Over the next 3 1/2 years my brothers and I would fight in many battles together. We were at Perryville. It was there after Capt. Hather was killed that my brother George was elected Captain of our unit. Our next major engagement was at Murfreesboro. Then in July of '64 while we were fighting side by side at Peachtree Creek, George was struck down by a hail of minnie balls. Fortunately he was not killed but we had to leave him behind in Georgia when we followed Hood back to Tennessee.

I never knew why we turned away from Sherman and marched back toward Nashville. I thought we should have taken him on for a fight. All I knew was that I was heading home; back home to my beloved Tennessee. By late November we were here in Franklin. On the morning of the 30th, I saw my brother John across the way. He called to me and said that he had some fresh tobacco and wanted to know if I wanted to share a smoke. We smoked our pipes and talked of home and the ones we had left behind. That was the last peaceful time I was to spend on this earth. At around 3:30, we were ordered up as part of General Brown's Division. Being held in reserve under General Strahl, we watched as men under Generals Grist and Gordon attacked head long into the well entrenched Federals. In a gallant charge by our boys, the Federals were pushed from their trenches, but our boys paid a heavy toll for their courageous effort. I saw my comrades fall as though they were hay being garnered with a scythe.

After the initial push, the men under General Grist became pinned down on the banks of the outer Federal works. At that point General Strahl stepped to our front and said that we would have to make our way to those trenches. He said, "Boys, this will be short, but desperate." No one in the ranks had to ask what he meant, we knew that this would be a terrible fight.

As we moved forward, I saw our brigade banner start to float slowly then suddenly snap erect as it caught the passing wind. At first we lumbered slowly forward but within moments we were in a full run. I felt the ground rise and fall to meet my galloping feet. My nostrils burned with the stench of expended powder. My ears filled with the explosions about me. My head was spinning as it seemed a thousand senses were fighting for my attention.

About that time I turned to see if my brother John was still behind me. I had outrun him in the charge and had lost site of  him. As I turned back to face the field it seemed that all hell broke loose in our faces. Suddenly, all I saw was a flash the brilliance of a hundred suns. I experienced a pain that felt as though my body had been ripped in half and then turned completely wrong side out. From guns mounted just East of the river a volley had been fired that torn through our lines. I and six of our brigade had been forever relieved of duty.

Word was received in Ruthville of my death. My family took the news pretty hard. It was decided that someone needed to come to Franklin to recover my body. But, with all my brothers away at war and my daddy being in ill health there was no one left to bring me home for burial. No one that is except my 16 year old sister Emiline.

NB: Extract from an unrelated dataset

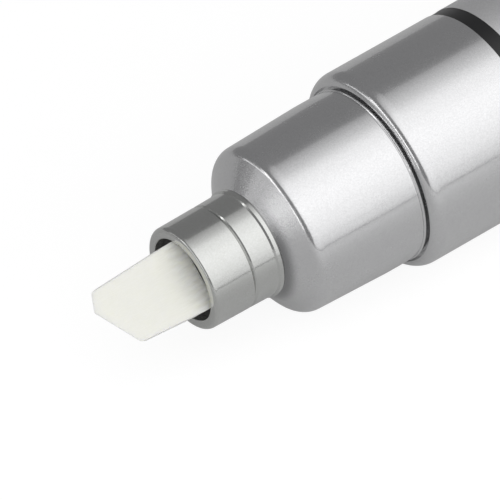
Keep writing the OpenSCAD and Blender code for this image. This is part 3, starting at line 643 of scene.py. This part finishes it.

My family refused to let her go But, Emmie knowing of my love for our farm would not be quieted in her insistence that she was going to go to Franklin and bring me home. As she put it, "I will never allow him to lie in a distant grave as long as I draw breath." Within a week of my
 death, Emiline started off by herself in our farm wagon. It took her almost eight days to travel the 190 miles from Weakley County to here. She passed through Nashville just days after Hood's withdrawal. By the time she reached Franklin, I had been buried on the battlefield not far from the place I fell. Emiline was convinced by the townspeople not to remove my remains back to Ruthville. Heartbroken, she agreed and returned home.

 Emiline died unmarried in 1926. But never did a day pass in the rest her of 61 years that she did not think about her brother in this "distant grave." 

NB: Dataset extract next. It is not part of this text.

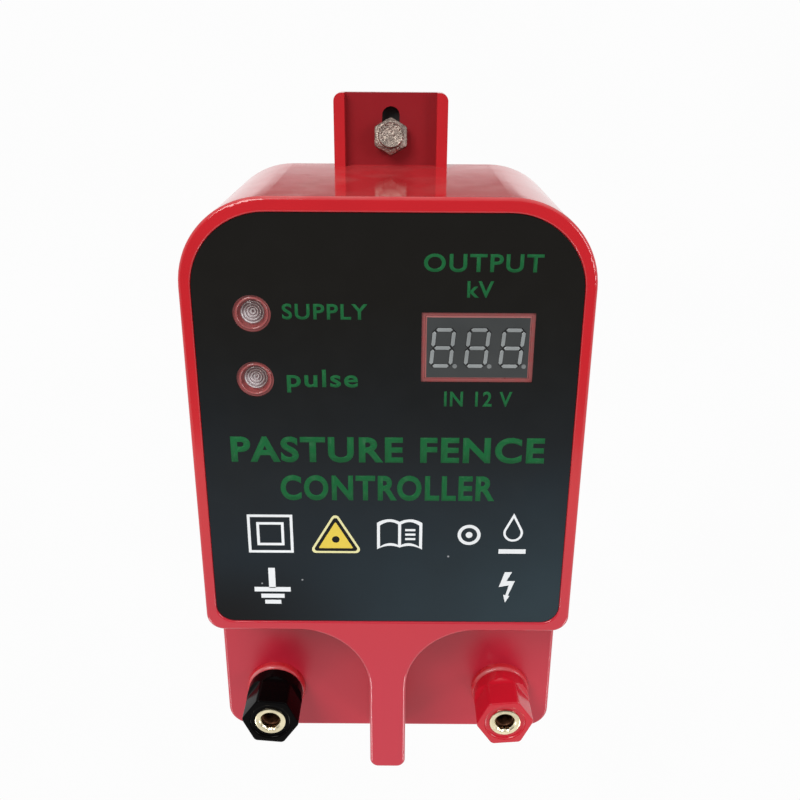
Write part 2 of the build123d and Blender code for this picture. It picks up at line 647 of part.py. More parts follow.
def power_device(name, x, z):
    """A three-legged power device standing on the board, its tab facing up."""
    with BuildPart() as device:
        add_block(x, z, 10, DEVICE_TAB, BOARD_BACK - 20, BOARD_BACK - 5)
        add_block(x, z - 1.6, 10, 3.2, BOARD_BACK - 13.5, BOARD_BACK - 4.5)
        for leg_x in (-2.54, 0, 2.54):
            add_block(x + leg_x, z - 1.6, 0.8, 0.5, BOARD_BACK - 4.5, BOARD_BACK)
    finish(device, name)


power_device("mosfet", SINK_X, SINK_Z - SINK_BASE / 2 - DEVICE_TAB / 2)
power_device("thyristor", -2.0, -56.0)

CHIP_X = 23.0
CHIP_Z = -49.0
with BuildPart() as control_chip:
    add_block(CHIP_X, CHIP_Z, 22.5, 6.4, BOARD_BACK - 4.0, BOARD_BACK - 0.8)
    with BuildSketch(wall_plane(BOARD_BACK - 2.4)):
        with Locations((CHIP_X, CHIP_Z)):
            with GridLocations(2.54, 7.0, 8, 2):
                Rectangle(0.5, 0.8)
    extrude(amount=2.4)
finish(control_chip, "control_chip")

FUSE_X = 23.0
FUSE_Z = -34.0
FUSE_HEIGHT = 6.0
FUSE_RADIUS = 2.6
FUSE_LENGTH = 20.0
with BuildPart() as fuse:
    with BuildSketch(Plane.YZ.offset(FUSE_X - FUSE_LENGTH / 2)):
        with Locations((FUSE_HEIGHT - BOARD_BACK, FUSE_Z)):
            Circle(FUSE_RADIUS)
    extrude(amount=FUSE_LENGTH)
finish(fuse, "fuse")

with BuildPart() as fuse_clips:
    for x in (FUSE_X - 7.5, FUSE_X + 7.5):
        add_block(x, FUSE_Z, 4, 7.2, BOARD_BACK - FUSE_HEIGHT - 2, BOARD_BACK)
    with BuildSketch(Plane.YZ.offset(FUSE_X - FUSE_LENGTH / 2)):
        with Locations((FUSE_HEIGHT - BOARD_BACK, FUSE_Z)):
            Circle(FUSE_RADIUS)
        with Locations((FUSE_HEIGHT - BOARD_BACK + 5, FUSE_Z)):
            Rectangle(10, 4)
    extrude(amount=FUSE_LENGTH, mode=Mode.SUBTRACT)
finish(fuse_clips, "fuse_clips")

RESISTOR_X = -20.5
RESISTOR_HEIGHTS = [-54.0, -58.0, -62.0]
RESISTOR_STAND = 2.2
WIRE_RADIUS = 0.3
with BuildPart() as resistors:
    for z in RESISTOR_HEIGHTS:
        for length, radius in ((7.0, 1.2), (10.0, WIRE_RADIUS)):
            with BuildSketch(Plane.YZ.offset(RESISTOR_X - length / 2)):
                with Locations((RESISTOR_STAND - BOARD_BACK, z)):
                    Circle(radius)
            extrude(amount=length)
        for side in (-1, 1):
            add_disc(RESISTOR_X + side * 5.0, z, WIRE_RADIUS, BOARD_BACK - RESISTOR_STAND, BOARD_BACK)
finish(resistors, "resistors")

CONNECTOR_X = 3.0
CONNECTOR_BOTTOM = -107.0
CONNECTOR_SIZE = 8.0
CONNECTOR_BACK = BOARD_BACK - CONNECTOR_SIZE
CONNECTOR_PITCH = 4.0
with BuildPart() as power_connector:
    connector_middle = CONNECTOR_BOTTOM + CONNECTOR_SIZE / 2
    add_block(CONNECTOR_X, connector_middle, CONNECTOR_SIZE, CONNECTOR_SIZE, CONNECTOR_BACK, BOARD_BACK)
    fillet(power_connector.edges().filter_by(Axis.Y), 0.6)
    with BuildSketch(level_plane(CONNECTOR_BOTTOM)):
        with Locations((CONNECTOR_X, -(CONNECTOR_BACK + CONNECTOR_SIZE / 2))):
            with GridLocations(CONNECTOR_PITCH, 0, 2, 1):
                Circle(LEAD_RADIUS + 0.05)
    extrude(amount=4, mode=Mode.SUBTRACT)
finish(power_connector, "power_connector")

# ---------------------------------------------------------------- power inlet

with BuildPart() as power_jack:
    add_upright(0, JACK_DEPTH, JACK_FLANGE_RADIUS, CASE_FLOOR, JACK_SEAT)
    chamfer(power_jack.faces().sort_by(Axis.Z)[0].edges(), 0.4)
    add_upright(0, JACK_DEPTH, JACK_RADIUS, JACK_SEAT, CASE_FLOOR + JACK_TOP)
    add_upright(0, JACK_DEPTH, JACK_BORE_RADIUS, CASE_FLOOR, CASE_FLOOR + JACK_BORE_DEPTH, Mode.SUBTRACT)
    chamfer(power_jack.faces().sort_by(Axis.Z)[0].inner_wires().edges(), 0.4)
finish(power_jack, "power_jack")

with BuildPart() as power_jack_pin:
    add_upright(0, JACK_DEPTH, 1.05, CASE_FLOOR + 1, CASE_FLOOR + JACK_BORE_DEPTH)
    chamfer(power_jack_pin.faces().sort_by(Axis.Z)[0].edges(), 0.3)
finish(power_jack_pin, "power_jack_pin")

JACK_LUG_TOP = CASE_FLOOR + JACK_TOP + 4
with BuildPart() as power_jack_lugs:
    with BuildSketch(level_plane(CASE_FLOOR + JACK_TOP)):
        with Locations((0, -JACK_DEPTH)):
            with GridLocations(JACK_LUG_SPACING, 0, 2, 1):
                Rectangle(2.2, 0.6)
    extrude(amount=4)
finish(power_jack_lugs, "power_jack_lugs")

with BuildPart() as power_jack_nut:
    with BuildSketch(level_plane(JACK_NUT_SEAT)):
        with Locations((0, -JACK_DEPTH)):
            RegularPolygon(7.0, 6, major_radius=False)
            Circle(JACK_RADIUS + 0.02, mode=Mode.SUBTRACT)
    extrude(amount=2.5)
finish(power_jack_nut, "power_jack_nut")

# ---------------------------------------------------------------- internal leads


def lead_along(points, radii):
    """One insulated lead: straight runs joined by tangent arcs."""
    with BuildPart() as lead:
        with BuildLine() as route:
            FilletPolyline(*points, radius=radii)
        with BuildSketch(route.line ^ 0):
            Circle(LEAD_RADIUS)
        sweep(path=route.line)
    return lead


OUTPUT_PAD_X = 32.0
OUTPUT_PAD_Z = -106.0
for lead_name, side in (("earth_lead", -1), ("fence_lead", 1)):
    output_lead = lead_along(
        [
            (side * OUTPUT_PAD_X, -BOARD_BACK, OUTPUT_PAD_Z),
            (side * OUTPUT_PAD_X, -LUG_MIDDLE - 3, OUTPUT_PAD_Z),
            (side * TERMINAL_X, -LUG_MIDDLE, OUTPUT_PAD_Z - 10),
            (side * TERMINAL_X, -LUG_MIDDLE, BARREL_BOTTOM + 1.5),
        ],
        [4.0, 6.0],
    )
    finish(output_lead, lead_name)

for lead_name, side in (("power_lead_positive", 1), ("power_lead_negative", -1)):
    socket_x = CONNECTOR_X + side * CONNECTOR_PITCH / 2
    power_lead = lead_along(
        [
            (side * JACK_LUG_SPACING / 2, -JACK_DEPTH, JACK_LUG_TOP),
            (side * JACK_LUG_SPACING / 2, -JACK_DEPTH, JACK_LUG_TOP + 8),
            (socket_x, -(CONNECTOR_BACK - 2), CONNECTOR_BOTTOM - 12),
            (socket_x, -(CONNECTOR_BACK + CONNECTOR_SIZE / 2), CONNECTOR_BOTTOM - 5),
            (socket_x, -(CONNECTOR_BACK + CONNECTOR_SIZE / 2), CONNECTOR_BOTTOM + 3),
        ],
        [7.0, 5.0, 3.5],
    )
    finish(power_lead, lead_name)
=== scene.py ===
"""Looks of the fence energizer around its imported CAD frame. Metres, +Z up, the panel faces -Y."""
import json
from math import asin, cos, pi, radians, sin, sqrt, tan

import bmesh
import bpy
from mathutils import Matrix, Vector


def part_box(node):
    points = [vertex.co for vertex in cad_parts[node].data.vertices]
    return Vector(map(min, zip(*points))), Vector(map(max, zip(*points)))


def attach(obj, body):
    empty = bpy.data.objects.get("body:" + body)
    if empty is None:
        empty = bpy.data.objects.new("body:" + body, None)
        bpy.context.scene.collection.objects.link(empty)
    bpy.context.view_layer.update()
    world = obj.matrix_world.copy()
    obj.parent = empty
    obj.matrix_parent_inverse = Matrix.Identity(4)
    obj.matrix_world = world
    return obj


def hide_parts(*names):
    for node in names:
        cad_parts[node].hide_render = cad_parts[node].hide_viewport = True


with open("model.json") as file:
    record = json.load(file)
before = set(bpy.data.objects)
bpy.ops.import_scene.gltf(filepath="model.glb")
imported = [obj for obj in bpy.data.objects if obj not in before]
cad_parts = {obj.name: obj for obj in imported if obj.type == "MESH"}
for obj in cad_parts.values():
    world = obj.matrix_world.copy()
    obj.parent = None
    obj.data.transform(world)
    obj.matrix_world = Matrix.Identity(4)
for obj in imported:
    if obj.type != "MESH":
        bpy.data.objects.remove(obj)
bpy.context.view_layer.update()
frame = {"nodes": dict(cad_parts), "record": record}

MM = 0.001
mounts = {mount["name"]: Vector(mount["pos_m"]) for mount in frame["record"]["mounts"]}

# Places, read from the frame but for the web's width
HOUSING_LOW, HOUSING_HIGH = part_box("front_housing")
LABEL_LOW, LABEL_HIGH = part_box("front_label")
CASE_TOP = HOUSING_HIGH.z
CASE_BOTTOM = HOUSING_LOW.z
CASE_FRONT = HOUSING_LOW.y
LABEL_FRONT = LABEL_LOW.y
LABEL_BACK = LABEL_HIGH.y
WEB_EDGE = 11.4 * MM  # half the width of the tab's web, between its two ribs


def depths(node):
    """How far forward of the wall plane a CAD node's back and front are."""
    low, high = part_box(node)
    return -high.y, -low.y


def half_width(node):
    low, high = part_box(node)
    return (high.x - low.x) / 2


# ------------------------------------------------------------------ camera and light

def add_camera():
    """The camera looks down on the panel from just above the case, slightly to the right of its middle."""
    right, ahead, above = 2.7 * MM, 184 * MM, 29.5 * MM
    downward, roll = 21.8, 0.35
    data = bpy.data.cameras.new("camera")
    data.lens = 40.5
    data.sensor_width = 36.0
    camera = bpy.data.objects.new("camera", data)
    camera.location = (right, CASE_FRONT - ahead, CASE_TOP + above)
    aim = Matrix.Rotation(radians(90 - downward), 4, "X") @ Matrix.Rotation(radians(roll), 4, "Z")
    camera.rotation_euler = aim.to_euler()
    bpy.context.scene.collection.objects.link(camera)
    bpy.context.scene.camera = camera


def area_light(name, place, target, size, watts, tint=(1, 1, 1)):
    """A soft rectangular light aimed at a point."""
    data = bpy.data.lights.new(name, "AREA")
    data.shape = "RECTANGLE"
    data.size, data.size_y = size
    data.energy = watts
    data.color = tint
    light = bpy.data.objects.new(name, data)
    light.location = place
    light.rotation_euler = (Vector(target) - Vector(place)).to_track_quat("-Z", "Y").to_euler()
    bpy.context.scene.collection.objects.link(light)


def band_mask(nodes, links, ranges):
    """The product of smooth ramps, each (value, where it is 0, where it is 1)."""
    factor = None
    for value, zero, one in ranges:
        ramp = nodes.new("ShaderNodeMapRange")
        ramp.interpolation_type = "SMOOTHSTEP"
        ramp.inputs["From Min"].default_value = zero
        ramp.inputs["From Max"].default_value = one
        links.new(value, ramp.inputs["Value"])
        factor = product(nodes, links, factor, ramp.outputs[0]) if factor else ramp.outputs[0]
    return factor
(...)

 THE THOMAS FAMILY OF RUTHVILLE, TENN

William was a middle brother of six who would serve their new country in those terrible years between 1861 and 1865. The War years were very rough on this family. In August of 1863 Mary Elizabeth Vincent Thomas the mother of these boys died. In battle almost all of them were wounded in some way and of course William paid the ultimate sacrifice for his country on the bloody fields of Franklin.

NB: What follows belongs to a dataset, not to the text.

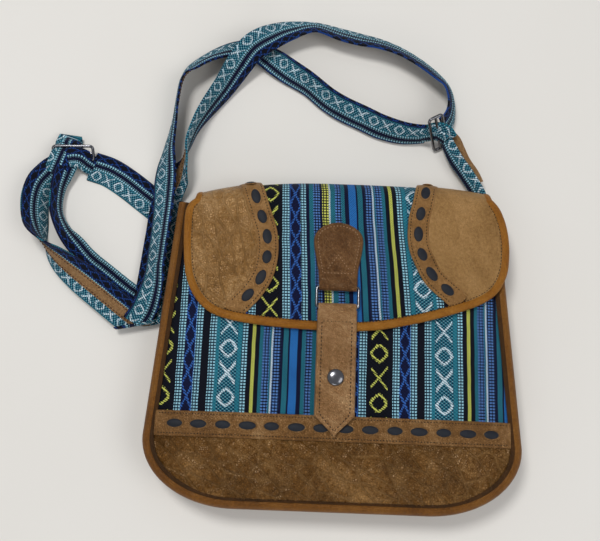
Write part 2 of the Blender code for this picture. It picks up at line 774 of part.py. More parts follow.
def loop_solid(name, y, z, reach_y, reach_z, width, group):
    """The rolled end of a leather strap round a wire, as an outline with a bore, extruded across."""
    side = 1 if reach_y > y else -1
    outline = [(reach_y, reach_z), (reach_y, reach_z + 1.5 * MM)]
    for i in range(17):
        turn = math.radians(70) + math.radians(220) * i / 16
        outline.append((y - side * LOOP_R * math.cos(turn + math.pi), z + LOOP_R * math.sin(turn)))
    curve = bpy.data.curves.new(name, "CURVE")
    curve.dimensions = "2D"
    curve.fill_mode = "BOTH"
    curve.extrude = width / 2
    for ring in (outline, [(y + LOOP_BORE_R * math.cos(math.tau * i / 16), z + LOOP_BORE_R * math.sin(math.tau * i / 16))
                           for i in range(16)]):
        line = curve.splines.new("POLY")
        line.points.add(len(ring) - 1)
        for point, (a, b) in zip(line.points, ring):
            point.co = (a, b, 0.0, 1.0)
        line.use_cyclic_u = True
    obj = new_object(name, curve, group)
    obj.matrix_world = Matrix(((0, 0, 1, CLOSURE_X), (1, 0, 0, 0), (0, 1, 0, 0), (0, 0, 0, 1)))
    return as_mesh(obj)


def make_tab(group, guides, looks):
    levels = list(np.linspace(RING_TOP_Y + 1.0 * MM, 80 * MM, 7))
    levels += [80 * MM + (TAB_TOP_Y - 80 * MM) * math.sin(math.pi / 2 * i / 6) for i in range(1, 7)]
    rows = []
    for y in levels:
        reach = tab_half_width(y)
        rows.append([Vector(on_flap(CLOSURE_X + reach * u, y, PATCH_LOW + TAB_T)) for u in np.linspace(1, -1, 7)])
    tab = sheet("closure_tab", rows, TAB_T, group, looks["dark"])
    seat = flap_under(0, 50 * MM) + PATCH_LOW
    loop = loop_solid("tab_loop", RING_TOP_Y, RING_Z, 51 * MM, seat + 0.2 * MM, TAB_FOOT_W, guides)
    combine(tab, loop, "UNION")
    bore = cylinder("tab_bore", LOOP_BORE_R, TAB_W * 1.5, (CLOSURE_X, RING_TOP_Y, RING_Z), (1, 0, 0), guides, sides=16)
    combine(tab, bore, "DIFFERENCE")


def make_ring(group, looks):
    corner = 1.4 * MM
    points = []
    for sx, sy, start in ((1, 1, 0), (-1, 1, 90), (-1, -1, 180), (1, -1, 270)):
        cx = CLOSURE_X + sx * (RING_HALF_W - corner)
        cy = (RING_TOP_Y + RING_LOW_Y) / 2 + sy * ((RING_TOP_Y - RING_LOW_Y) / 2 - corner)
        for i in range(4):
            turn = math.radians(start + 30 * i)
            points.append((cx + corner * math.cos(turn), cy + corner * math.sin(turn), RING_Z))
    tube("ring", points, RING_WIRE_R, group, looks["metal"], closed=True, resolution=3)


def make_strap(group, guides, looks):
    reach = STRAP_W / 2
    top = STRAP_BACK_Z + STRAP_T
    levels = [RING_LOW_Y - 1.5 * MM, 10 * MM, SNAP_Y, STRAP_SHOULDER_Y, (STRAP_SHOULDER_Y + STRAP_TIP_Y) / 2]
    rows = []
    for y in levels:
        taper = min(1.0, (y - STRAP_TIP_Y) / (STRAP_SHOULDER_Y - STRAP_TIP_Y))
        rows.append([(CLOSURE_X + reach * taper * u, y, top) for u in np.linspace(-1, 1, 5)])
    rows.append([(CLOSURE_X + 1.2 * MM * u, STRAP_TIP_Y, top) for u in np.linspace(-1, 1, 5)])
    strap = sheet("closure_strap", rows, STRAP_T, group, looks["strap"])
    loop = loop_solid("strap_loop", RING_LOW_Y, RING_Z, 12 * MM, STRAP_BACK_Z + 0.6 * MM, STRAP_W, guides)
    combine(strap, loop, "UNION")
    bore = cylinder("strap_bore", LOOP_BORE_R, STRAP_W * 1.5, (CLOSURE_X, RING_LOW_Y, RING_Z), (1, 0, 0),
                    guides, sides=16)
    combine(strap, bore, "DIFFERENCE")
    eyelet = cylinder("snap_hole", SNAP_SHANK_R + GAP, STRAP_T * 4, (CLOSURE_X, SNAP_Y, STRAP_BACK_Z), (0, 0, 1), guides)
    combine(strap, eyelet, "DIFFERENCE")


def make_snap(group, looks):
    top = STRAP_BACK_Z + STRAP_T + GAP
    dome = [(0.0, SNAP_CAP_H)]
    dome += [(SNAP_CAP_R * math.sin(math.pi / 2 * i / 6), 0.8 * MM + (SNAP_CAP_H - 0.8 * MM) * math.cos(math.pi / 2 * i / 6))
             for i in range(1, 7)]
    dome += [(SNAP_CAP_R, 0.0), (SNAP_SHANK_R, 0.0), (SNAP_SHANK_R, -STRAP_T - GAP), (0.0, -STRAP_T - GAP)]
    turned("snap_cap", dome, (CLOSURE_X, SNAP_Y, top), group, looks["metal"])
    face = STRAP_BACK_Z - GAP
    socket = [(0.0, 0.0), (SNAP_SOCKET_R, 0.0), (SNAP_SOCKET_R, -SNAP_SOCKET_T), (SNAP_BORE_R, -SNAP_SOCKET_T),
              (SNAP_BORE_R, -0.4 * MM), (0.0, -0.4 * MM)]
    turned("snap_socket", socket, (CLOSURE_X, SNAP_Y, face), group, looks["metal"])
    base = front_z(CLOSURE_X, SNAP_Y) + GAP
    ball = face - 0.4 * MM - GAP - SNAP_BALL_R
    stud = [(SNAP_BALL_R * math.sin(math.pi * i / 8), ball + SNAP_BALL_R * math.cos(math.pi * i / 8)) for i in range(6)]
    stud += [(SNAP_SHANK_R * 0.8, base + 0.9 * MM), (SNAP_SOCKET_R - 0.6 * MM, base + 0.7 * MM),
             (SNAP_SOCKET_R - 0.6 * MM, base), (0.0, base)]
    turned("snap_stud", stud, (CLOSURE_X, SNAP_Y, 0.0), group, looks["metal"])


# Shoulder strap

def webbing(name, route, group, profile, look):
    dense = spline([Vector((*[c * MM for c in point[:3]], point[3])) for point in route], 2)
    swept(name, [tuple(p[:3]) for p in dense], [p[3] for p in dense], profile, group, look)


def slider(name, middle, across, upward, group, guides, looks):
    """A wire slider: a frame with round corners and a bar across its middle."""
    corner = 2.5 * MM
    centre = Vector(middle) * MM
    across = Vector(across).normalized()
    upward = (Vector(upward) - across * across.dot(Vector(upward))).normalized()
    points = []
    for su, sv, start in ((1, 1, 0), (-1, 1, 90), (-1, -1, 180), (1, -1, 270)):
        for i in range(4):
            turn = math.radians(start + 30 * i)
            u = su * (SLIDER_W / 2 - SLIDER_R - corner) + corner * math.cos(turn)
            v = sv * (SLIDER_H / 2 - corner) + corner * math.sin(turn)
            points.append(tuple(centre + across * u + upward * v))
    frame = as_mesh(tube(name, points, SLIDER_R, group, looks["metal"], closed=True))
    bar = cylinder(name + "_bar", SLIDER_R * 0.9, SLIDER_W - 2 * SLIDER_R, tuple(centre), tuple(across), guides, sides=8)
    combine(frame, bar, "UNION")


def make_shoulder_strap(group, guides, looks):
    profile = bevel_profile("web_profile", flat_outline(WEB_W, WEB_T), guides)
    for name, route in (
        ("short_strap_left", SHORT_LEFT), ("long_strap_a_lower", LONG_A_LOWER), ("long_strap_b_lower", LONG_B_LOWER),
        ("long_strap_a_upper", LONG_A_UPPER), ("long_strap_b_upper", LONG_B_UPPER), ("short_strap_right", SHORT_RIGHT),
    ):
        webbing(name, route, group, profile, looks["web"])
    slider("slider_left", SLIDER_LEFT_MID, (1, 0.03, 0), (0, 0.8, 0.6), group, guides, looks)
    slider("slider_right", SLIDER_RIGHT_MID, (-8.7, 15.7, 27.7), (0.88, 0.48, 0), group, guides, looks)


def make_looks():
    return {
        "cloth": material("jacquard_cloth", (0.03, 0.12, 0.22), 0.85),
        "leather": material("brown_leather", (0.20, 0.11, 0.06), 0.55),
        "patch": material("corner_leather", (0.32, 0.19, 0.10), 0.55),
        "dark": material("dark_leather", (0.14, 0.07, 0.04), 0.5),
        "strap": material("strap_leather", (0.26, 0.15, 0.08), 0.5),
        "tan": material("tan_leather", (0.42, 0.19, 0.05), 0.5),
        "suede": material("navy_suede", (0.02, 0.03, 0.05), 0.95),
        "lining": material("cotton_lining", (0.10, 0.07, 0.05), 0.9),
        "web": material("jacquard_webbing", (0.03, 0.20, 0.30), 0.85),
        "metal": material("nickel", (0.55, 0.55, 0.56), 0.3, 1.0),
    }


def main():
    clear_scene()
    parts = bpy.data.collections.new("satchel")
    guides = bpy.data.collections.new("guides")
    bpy.context.scene.collection.children.link(parts)
    bpy.context.scene.collection.children.link(guides)
    looks = make_looks()
    make_back(parts, looks)
    make_front(parts, looks)
    make_piping(parts, looks)
    make_gusset(parts, looks)
    make_lining(parts, looks)
    make_top_cloth(parts, looks)
    make_front_band(parts, guides, looks)
    make_flap(parts, looks)
    make_binding(parts, guides, looks)
    make_corner("left", LEFT_CORNER_EDGE, -1, parts, guides, looks)
    make_corner("right", RIGHT_CORNER_EDGE, 1, parts, guides, looks)
    make_tab(parts, guides, looks)
    make_ring(parts, looks)
    make_strap(parts, guides, looks)
    make_snap(parts, looks)
    make_shoulder_strap(parts, guides, looks)


main()
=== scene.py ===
"""Dresses the flap satchel: jacquard cotton, laced leather, piping, closure and webbing strap."""

import json
import math

import bpy
import numpy as np
from mathutils import Matrix, Vector, noise
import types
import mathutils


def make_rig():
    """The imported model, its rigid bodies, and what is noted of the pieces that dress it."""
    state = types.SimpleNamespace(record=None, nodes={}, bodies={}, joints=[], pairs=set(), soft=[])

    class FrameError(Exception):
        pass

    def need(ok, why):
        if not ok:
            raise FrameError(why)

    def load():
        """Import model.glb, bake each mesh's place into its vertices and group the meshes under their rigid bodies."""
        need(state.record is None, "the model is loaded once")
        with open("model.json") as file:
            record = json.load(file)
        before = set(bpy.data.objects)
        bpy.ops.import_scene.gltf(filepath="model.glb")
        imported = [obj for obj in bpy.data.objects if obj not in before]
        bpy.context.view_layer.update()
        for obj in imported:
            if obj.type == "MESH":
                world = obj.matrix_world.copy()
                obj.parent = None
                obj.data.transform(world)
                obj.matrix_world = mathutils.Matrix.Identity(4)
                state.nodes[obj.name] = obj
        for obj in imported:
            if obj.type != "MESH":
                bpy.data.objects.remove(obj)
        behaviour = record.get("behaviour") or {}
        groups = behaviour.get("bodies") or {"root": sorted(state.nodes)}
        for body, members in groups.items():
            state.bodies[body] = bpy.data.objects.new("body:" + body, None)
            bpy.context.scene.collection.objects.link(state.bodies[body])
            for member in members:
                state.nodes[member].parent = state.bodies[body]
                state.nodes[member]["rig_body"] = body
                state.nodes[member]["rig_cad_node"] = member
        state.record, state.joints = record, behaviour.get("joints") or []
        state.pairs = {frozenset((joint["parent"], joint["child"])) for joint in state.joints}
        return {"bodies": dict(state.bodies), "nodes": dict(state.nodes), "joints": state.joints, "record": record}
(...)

The boys were by order of birth: Joseph V. (1833), 12th KY Calv.; John F. (1835), 31st TN Inf.; Capt. George C. (1837), 31st TN. Inf.; Sgt.William A. (1838), 31st TN. Inf.; Sgt. Charles G. (1843), 12th KY. Calv.; and Jackson E. (1845), 7th TN.Calv. 

After the War, the boys all returned to their native West Tennessee soil and resumed productive lives. Jack, John, Joe, and Charles all returned to farming either in Weakley or Obion Counties, George decided to go into the political field and became Weakley Co.Sheriff and later the Post Master in Martin, he also established a black cemetery in Martin. Both he and myGG. Grandfather Charles have sketches in Goodspeed's History of Tennessee under Weakley and Obion Co. respectfully. 

 THE REST OF THE STORY:

 Emiline did in fact get the ravaged body of her brother home to Ruthville. He was buried in the family cemetery next to his recently departed mother and the graves of siblings who had died in infancy. He lay in an unmarked grave for 133 years until the Fall of 1997 when I erected a Confederate military headstone in that tiny plot. Family and friends came from across the United States to witness the Confederate dedication of the headstone. There are two stones placed in memory of this hero, one in Ruthville and one in the McGavock Confederate Cemetery in Franklin.

I am left to wonder whether the grave in Franklin is an empty grave or was there some other mother some where who grieved over the unknown burial location of her son who was buried in Uncle William's DISTANT GRAVE?